A surface use fee is a payment for the use of your property, if granted. It should provide for compensation of any damages to the property.

The royalty is the fraction of the value of the gas that will be paid to you. (Royalty has its roots in medieval law as the King’s share from the use of his property.) In the Hancock area, they are as high as fifteen percent, and for wells in the Barnett Shale of Texas, as high as twenty-six percent. Commonly your royalty is paid on gas at the wellhead, and therefore all downstream costs are deducted from the sale price. If this is the case, these post-production costs should be listed; for example: dehydration, compression, transportation, additional processing, and marketing. These costs can be ten to fifteen percent of the price. The royalty can also be based on proceeds (sale price), market value (tricky to calculate), or in kind (landowner sells his share of gas). Timing, method of payment, and penalties for nonpayment should be specified. The lease should allow for your access to the company’s records and books. (New York State makes no attempt to verify production figures — unlike any other state). Some leases require a minimum royalty, which discourages a company from maintaining a marginal well to keep a lease in force. For producing wells, royalties are many times greater than the signing bonus, making this clause the most important, economically.

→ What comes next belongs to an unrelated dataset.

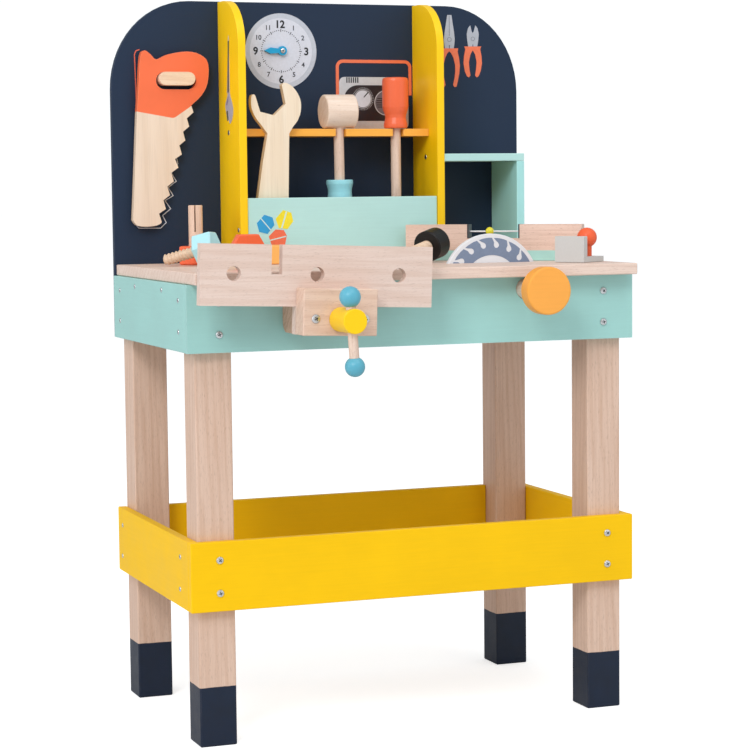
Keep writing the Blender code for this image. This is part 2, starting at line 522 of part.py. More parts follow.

A shut-in royalty is a payment if the company does not sell the gas once the well is completed – for example, if a pipeline is not available or if the price of gas is low. This should be for a limited period. Like the delay rental, nonpayment should terminate the lease. You should receive an amount similar to that for delay rental, but wells are rarely shut-in for long. A storage fee is rental for the underground storage of gas pumped down the well.

Leasing your property for gas drilling is a gamble, and if carefully negotiated and monitored, the clauses and terms of the lease can improve the odds of a good outcome. This article is informative and not a substitute for competent legal advice.

This is the fifth article in a series on gas extraction.